Instructions to follow: Nothing should be output except the lines from the one containing "to_part_frame = Pos(*(-value" through the one containing "depsgraph = bpy.context.evaluated_depsgraph_get()", both ends included, each repeated exactly.

Supplied data:
====

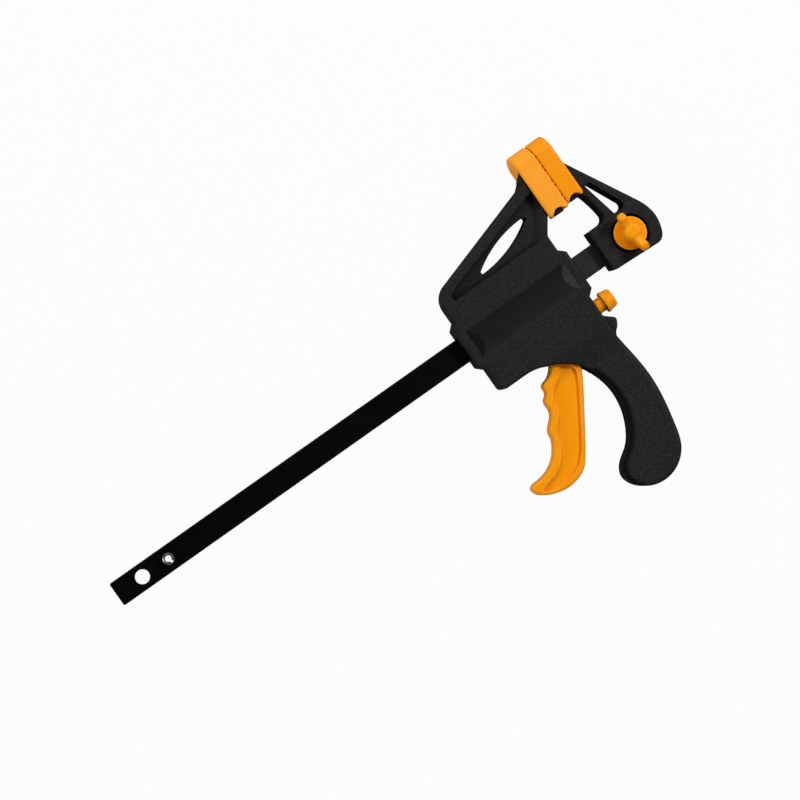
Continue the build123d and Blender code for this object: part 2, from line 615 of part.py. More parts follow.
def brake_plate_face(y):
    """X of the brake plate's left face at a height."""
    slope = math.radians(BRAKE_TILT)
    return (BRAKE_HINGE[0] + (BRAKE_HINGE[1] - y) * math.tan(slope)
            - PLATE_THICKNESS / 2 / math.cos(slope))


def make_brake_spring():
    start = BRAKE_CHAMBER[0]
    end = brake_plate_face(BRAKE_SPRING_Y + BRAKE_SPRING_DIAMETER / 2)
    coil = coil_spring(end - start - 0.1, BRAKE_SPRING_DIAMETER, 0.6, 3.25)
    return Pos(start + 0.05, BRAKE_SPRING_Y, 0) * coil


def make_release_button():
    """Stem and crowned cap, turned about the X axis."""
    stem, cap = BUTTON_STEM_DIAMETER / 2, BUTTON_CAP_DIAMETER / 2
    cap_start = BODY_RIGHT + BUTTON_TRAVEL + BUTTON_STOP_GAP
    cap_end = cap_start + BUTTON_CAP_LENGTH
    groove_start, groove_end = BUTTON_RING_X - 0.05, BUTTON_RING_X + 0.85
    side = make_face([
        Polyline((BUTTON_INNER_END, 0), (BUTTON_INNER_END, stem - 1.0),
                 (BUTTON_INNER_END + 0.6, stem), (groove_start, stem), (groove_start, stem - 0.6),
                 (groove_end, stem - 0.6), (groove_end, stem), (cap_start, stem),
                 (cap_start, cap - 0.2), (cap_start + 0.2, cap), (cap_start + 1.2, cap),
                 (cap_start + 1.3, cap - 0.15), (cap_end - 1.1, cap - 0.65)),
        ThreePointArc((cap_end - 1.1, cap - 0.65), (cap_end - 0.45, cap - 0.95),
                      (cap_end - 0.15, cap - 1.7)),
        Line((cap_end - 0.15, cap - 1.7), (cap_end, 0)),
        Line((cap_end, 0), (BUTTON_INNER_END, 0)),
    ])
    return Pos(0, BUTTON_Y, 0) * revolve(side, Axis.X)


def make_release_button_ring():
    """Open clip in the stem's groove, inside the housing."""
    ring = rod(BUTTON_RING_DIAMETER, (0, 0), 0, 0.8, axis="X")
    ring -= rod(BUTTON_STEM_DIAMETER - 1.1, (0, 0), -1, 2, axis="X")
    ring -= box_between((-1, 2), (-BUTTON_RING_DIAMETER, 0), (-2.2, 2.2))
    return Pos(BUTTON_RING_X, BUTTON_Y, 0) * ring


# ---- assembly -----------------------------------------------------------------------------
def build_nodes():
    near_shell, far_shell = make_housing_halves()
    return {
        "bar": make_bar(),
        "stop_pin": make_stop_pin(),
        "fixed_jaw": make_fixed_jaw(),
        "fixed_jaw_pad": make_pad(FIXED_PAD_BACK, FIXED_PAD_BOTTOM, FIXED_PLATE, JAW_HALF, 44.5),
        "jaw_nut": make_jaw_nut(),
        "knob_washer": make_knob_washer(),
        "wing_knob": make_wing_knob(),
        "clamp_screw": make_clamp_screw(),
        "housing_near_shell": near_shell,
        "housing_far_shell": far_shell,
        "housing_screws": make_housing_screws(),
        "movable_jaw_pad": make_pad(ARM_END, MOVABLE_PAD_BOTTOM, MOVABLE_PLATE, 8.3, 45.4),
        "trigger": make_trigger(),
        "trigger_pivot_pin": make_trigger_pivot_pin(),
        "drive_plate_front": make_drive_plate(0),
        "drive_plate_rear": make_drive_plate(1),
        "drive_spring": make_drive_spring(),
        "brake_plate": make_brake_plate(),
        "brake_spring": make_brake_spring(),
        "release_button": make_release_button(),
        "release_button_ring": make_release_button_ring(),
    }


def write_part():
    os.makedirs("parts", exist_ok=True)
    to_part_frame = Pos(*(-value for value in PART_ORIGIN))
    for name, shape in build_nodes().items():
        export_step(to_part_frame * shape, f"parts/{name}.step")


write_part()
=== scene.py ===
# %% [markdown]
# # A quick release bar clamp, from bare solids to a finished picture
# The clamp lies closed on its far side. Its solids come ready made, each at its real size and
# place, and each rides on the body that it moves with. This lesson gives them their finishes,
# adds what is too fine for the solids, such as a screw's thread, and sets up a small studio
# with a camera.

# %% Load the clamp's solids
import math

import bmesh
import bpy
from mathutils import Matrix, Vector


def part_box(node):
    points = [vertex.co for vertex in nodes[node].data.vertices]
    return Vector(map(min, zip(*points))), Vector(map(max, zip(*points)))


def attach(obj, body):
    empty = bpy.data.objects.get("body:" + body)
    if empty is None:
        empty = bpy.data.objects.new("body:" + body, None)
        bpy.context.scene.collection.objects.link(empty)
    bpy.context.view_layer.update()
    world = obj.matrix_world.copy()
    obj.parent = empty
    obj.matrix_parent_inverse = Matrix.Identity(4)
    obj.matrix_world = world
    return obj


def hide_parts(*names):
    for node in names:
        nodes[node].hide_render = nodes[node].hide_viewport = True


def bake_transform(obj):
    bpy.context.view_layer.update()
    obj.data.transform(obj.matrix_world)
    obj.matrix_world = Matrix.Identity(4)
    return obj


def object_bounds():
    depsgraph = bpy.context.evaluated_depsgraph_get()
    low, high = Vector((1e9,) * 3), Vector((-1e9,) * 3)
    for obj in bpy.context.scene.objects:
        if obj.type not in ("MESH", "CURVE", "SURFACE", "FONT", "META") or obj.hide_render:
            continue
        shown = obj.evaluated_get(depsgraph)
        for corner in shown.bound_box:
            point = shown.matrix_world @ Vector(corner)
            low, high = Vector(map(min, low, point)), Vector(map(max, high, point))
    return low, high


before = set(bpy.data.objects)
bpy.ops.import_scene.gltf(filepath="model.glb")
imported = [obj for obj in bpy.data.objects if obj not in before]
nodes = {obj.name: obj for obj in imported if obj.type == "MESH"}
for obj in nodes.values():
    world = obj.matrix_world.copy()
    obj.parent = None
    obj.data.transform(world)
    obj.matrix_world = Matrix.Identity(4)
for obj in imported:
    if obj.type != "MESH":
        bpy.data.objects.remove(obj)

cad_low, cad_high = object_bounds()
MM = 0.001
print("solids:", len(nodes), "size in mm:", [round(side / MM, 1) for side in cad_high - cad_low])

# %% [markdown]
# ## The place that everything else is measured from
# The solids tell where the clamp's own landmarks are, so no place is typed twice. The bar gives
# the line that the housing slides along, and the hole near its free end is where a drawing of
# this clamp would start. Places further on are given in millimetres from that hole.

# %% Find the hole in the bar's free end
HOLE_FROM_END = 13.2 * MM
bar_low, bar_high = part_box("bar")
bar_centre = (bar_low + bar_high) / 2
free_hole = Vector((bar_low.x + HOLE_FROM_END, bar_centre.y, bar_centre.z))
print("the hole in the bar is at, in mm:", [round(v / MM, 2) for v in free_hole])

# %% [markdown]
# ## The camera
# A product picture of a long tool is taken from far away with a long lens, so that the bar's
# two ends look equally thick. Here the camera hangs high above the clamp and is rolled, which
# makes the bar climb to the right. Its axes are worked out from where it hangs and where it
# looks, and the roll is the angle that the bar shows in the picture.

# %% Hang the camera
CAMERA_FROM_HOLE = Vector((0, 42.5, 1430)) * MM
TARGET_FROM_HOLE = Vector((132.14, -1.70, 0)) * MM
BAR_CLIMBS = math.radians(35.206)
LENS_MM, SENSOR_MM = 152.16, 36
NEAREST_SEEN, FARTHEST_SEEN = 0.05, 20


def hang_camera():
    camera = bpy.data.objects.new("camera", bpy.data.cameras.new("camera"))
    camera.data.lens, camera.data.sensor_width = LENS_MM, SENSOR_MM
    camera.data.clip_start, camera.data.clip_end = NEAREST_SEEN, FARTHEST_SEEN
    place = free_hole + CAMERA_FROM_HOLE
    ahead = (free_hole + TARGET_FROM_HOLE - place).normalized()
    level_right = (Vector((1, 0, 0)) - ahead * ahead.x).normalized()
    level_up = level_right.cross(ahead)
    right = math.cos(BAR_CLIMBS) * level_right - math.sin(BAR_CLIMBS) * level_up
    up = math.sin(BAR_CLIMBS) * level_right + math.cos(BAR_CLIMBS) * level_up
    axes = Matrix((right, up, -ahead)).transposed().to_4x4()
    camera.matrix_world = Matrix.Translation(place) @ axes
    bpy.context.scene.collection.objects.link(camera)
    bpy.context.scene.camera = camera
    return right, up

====

Exercise result:
    to_part_frame = Pos(*(-value for value in PART_ORIGIN))
    for name, shape in build_nodes().items():
        export_step(to_part_frame * shape, f"parts/{name}.step")


write_part()
=== scene.py ===
# %% [markdown]
# # A quick release bar clamp, from bare solids to a finished picture
# The clamp lies closed on its far side. Its solids come ready made, each at its real size and
# place, and each rides on the body that it moves with. This lesson gives them their finishes,
# adds what is too fine for the solids, such as a screw's thread, and sets up a small studio
# with a camera.

# %% Load the clamp's solids
import math

import bmesh
import bpy
from mathutils import Matrix, Vector


def part_box(node):
    points = [vertex.co for vertex in nodes[node].data.vertices]
    return Vector(map(min, zip(*points))), Vector(map(max, zip(*points)))


def attach(obj, body):
    empty = bpy.data.objects.get("body:" + body)
    if empty is None:
        empty = bpy.data.objects.new("body:" + body, None)
        bpy.context.scene.collection.objects.link(empty)
    bpy.context.view_layer.update()
    world = obj.matrix_world.copy()
    obj.parent = empty
    obj.matrix_parent_inverse = Matrix.Identity(4)
    obj.matrix_world = world
    return obj


def hide_parts(*names):
    for node in names:
        nodes[node].hide_render = nodes[node].hide_viewport = True


def bake_transform(obj):
    bpy.context.view_layer.update()
    obj.data.transform(obj.matrix_world)
    obj.matrix_world = Matrix.Identity(4)
    return obj


def object_bounds():
    depsgraph = bpy.context.evaluated_depsgraph_get()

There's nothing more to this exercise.